Task goal.
Find every line containing the word "with" and report the count, nothing more.

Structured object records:
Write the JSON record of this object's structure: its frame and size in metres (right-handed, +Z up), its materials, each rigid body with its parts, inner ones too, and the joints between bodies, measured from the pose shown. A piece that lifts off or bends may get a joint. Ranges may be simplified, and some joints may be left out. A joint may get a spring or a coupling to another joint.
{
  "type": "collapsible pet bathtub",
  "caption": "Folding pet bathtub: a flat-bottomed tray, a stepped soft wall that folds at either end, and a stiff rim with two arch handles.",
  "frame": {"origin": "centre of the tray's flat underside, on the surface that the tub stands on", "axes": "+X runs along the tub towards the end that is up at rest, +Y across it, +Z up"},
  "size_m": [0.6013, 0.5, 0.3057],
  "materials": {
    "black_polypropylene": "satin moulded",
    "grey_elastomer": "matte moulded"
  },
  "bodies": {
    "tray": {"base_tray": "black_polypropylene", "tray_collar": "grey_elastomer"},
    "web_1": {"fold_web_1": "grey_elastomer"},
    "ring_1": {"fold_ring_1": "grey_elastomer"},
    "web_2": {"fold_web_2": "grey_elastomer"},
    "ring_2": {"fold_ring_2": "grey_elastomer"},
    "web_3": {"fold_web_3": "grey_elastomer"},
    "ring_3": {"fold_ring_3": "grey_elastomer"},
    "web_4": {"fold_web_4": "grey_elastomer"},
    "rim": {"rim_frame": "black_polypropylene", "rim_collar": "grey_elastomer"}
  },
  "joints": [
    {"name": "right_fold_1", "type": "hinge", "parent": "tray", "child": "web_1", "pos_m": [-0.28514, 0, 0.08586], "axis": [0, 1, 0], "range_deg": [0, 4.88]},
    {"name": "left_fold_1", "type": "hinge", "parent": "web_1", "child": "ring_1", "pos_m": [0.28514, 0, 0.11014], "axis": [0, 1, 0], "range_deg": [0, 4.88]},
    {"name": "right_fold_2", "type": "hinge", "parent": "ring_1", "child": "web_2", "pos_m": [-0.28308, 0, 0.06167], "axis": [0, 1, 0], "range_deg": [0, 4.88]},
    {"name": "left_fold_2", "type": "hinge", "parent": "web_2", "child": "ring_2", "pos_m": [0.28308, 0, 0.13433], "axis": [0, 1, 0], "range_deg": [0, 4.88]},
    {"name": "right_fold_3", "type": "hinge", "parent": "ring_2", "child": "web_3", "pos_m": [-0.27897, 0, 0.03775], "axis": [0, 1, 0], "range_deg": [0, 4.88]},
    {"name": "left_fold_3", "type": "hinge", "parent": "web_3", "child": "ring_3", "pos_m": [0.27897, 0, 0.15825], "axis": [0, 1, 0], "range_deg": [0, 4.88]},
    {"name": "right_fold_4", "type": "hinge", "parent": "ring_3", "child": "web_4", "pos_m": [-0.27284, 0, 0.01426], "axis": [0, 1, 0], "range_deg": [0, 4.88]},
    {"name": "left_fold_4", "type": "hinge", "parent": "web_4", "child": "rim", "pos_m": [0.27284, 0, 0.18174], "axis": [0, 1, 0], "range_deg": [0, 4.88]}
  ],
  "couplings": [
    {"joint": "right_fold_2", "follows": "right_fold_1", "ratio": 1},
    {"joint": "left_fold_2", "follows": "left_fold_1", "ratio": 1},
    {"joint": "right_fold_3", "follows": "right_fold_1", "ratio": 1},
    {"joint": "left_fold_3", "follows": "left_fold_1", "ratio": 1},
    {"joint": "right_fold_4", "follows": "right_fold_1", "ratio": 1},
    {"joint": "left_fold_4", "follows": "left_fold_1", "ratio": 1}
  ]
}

==

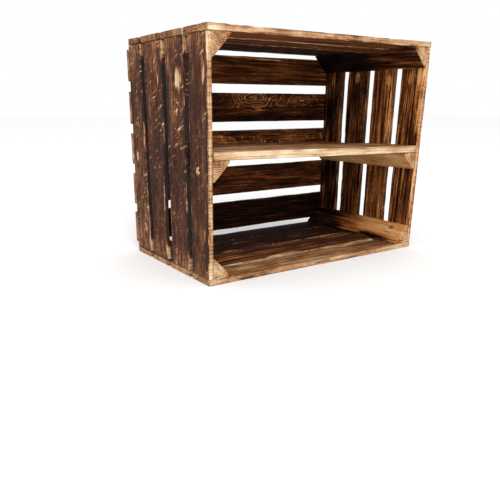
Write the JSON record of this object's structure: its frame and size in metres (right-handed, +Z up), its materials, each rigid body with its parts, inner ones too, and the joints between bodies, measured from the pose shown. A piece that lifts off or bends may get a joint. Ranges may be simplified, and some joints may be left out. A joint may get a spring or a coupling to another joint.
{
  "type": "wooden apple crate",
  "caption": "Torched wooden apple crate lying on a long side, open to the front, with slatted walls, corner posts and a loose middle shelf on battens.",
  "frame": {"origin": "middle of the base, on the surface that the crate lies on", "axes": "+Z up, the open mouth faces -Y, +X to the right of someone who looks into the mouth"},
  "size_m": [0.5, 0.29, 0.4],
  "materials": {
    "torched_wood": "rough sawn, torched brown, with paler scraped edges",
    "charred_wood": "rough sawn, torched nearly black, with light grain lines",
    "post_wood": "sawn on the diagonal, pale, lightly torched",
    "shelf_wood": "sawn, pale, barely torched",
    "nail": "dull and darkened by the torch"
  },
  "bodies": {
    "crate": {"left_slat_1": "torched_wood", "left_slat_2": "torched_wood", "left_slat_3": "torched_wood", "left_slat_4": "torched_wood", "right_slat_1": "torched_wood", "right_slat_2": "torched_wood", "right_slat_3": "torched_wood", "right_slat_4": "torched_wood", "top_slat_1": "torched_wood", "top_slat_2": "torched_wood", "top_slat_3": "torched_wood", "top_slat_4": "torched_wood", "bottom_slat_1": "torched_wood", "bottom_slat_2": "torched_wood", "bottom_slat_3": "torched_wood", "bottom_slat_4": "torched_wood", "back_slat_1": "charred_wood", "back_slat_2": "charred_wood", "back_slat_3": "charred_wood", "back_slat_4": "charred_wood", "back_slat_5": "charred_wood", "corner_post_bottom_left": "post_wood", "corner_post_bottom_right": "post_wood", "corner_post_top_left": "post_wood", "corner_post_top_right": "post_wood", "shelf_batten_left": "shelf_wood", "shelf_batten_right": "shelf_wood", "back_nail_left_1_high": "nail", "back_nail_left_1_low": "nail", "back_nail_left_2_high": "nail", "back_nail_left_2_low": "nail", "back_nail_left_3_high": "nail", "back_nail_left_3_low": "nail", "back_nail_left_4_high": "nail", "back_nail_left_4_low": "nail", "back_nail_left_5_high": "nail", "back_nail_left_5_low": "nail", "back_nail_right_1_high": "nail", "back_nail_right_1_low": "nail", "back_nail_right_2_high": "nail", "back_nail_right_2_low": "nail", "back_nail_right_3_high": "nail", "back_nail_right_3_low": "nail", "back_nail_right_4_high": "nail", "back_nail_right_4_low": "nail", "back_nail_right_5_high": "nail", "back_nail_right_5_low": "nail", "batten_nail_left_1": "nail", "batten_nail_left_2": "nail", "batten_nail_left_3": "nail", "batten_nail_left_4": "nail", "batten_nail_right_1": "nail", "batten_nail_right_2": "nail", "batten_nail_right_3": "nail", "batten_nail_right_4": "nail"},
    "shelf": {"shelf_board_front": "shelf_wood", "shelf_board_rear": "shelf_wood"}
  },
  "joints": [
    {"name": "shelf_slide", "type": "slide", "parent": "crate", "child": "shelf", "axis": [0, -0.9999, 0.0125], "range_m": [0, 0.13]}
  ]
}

Task answer.
6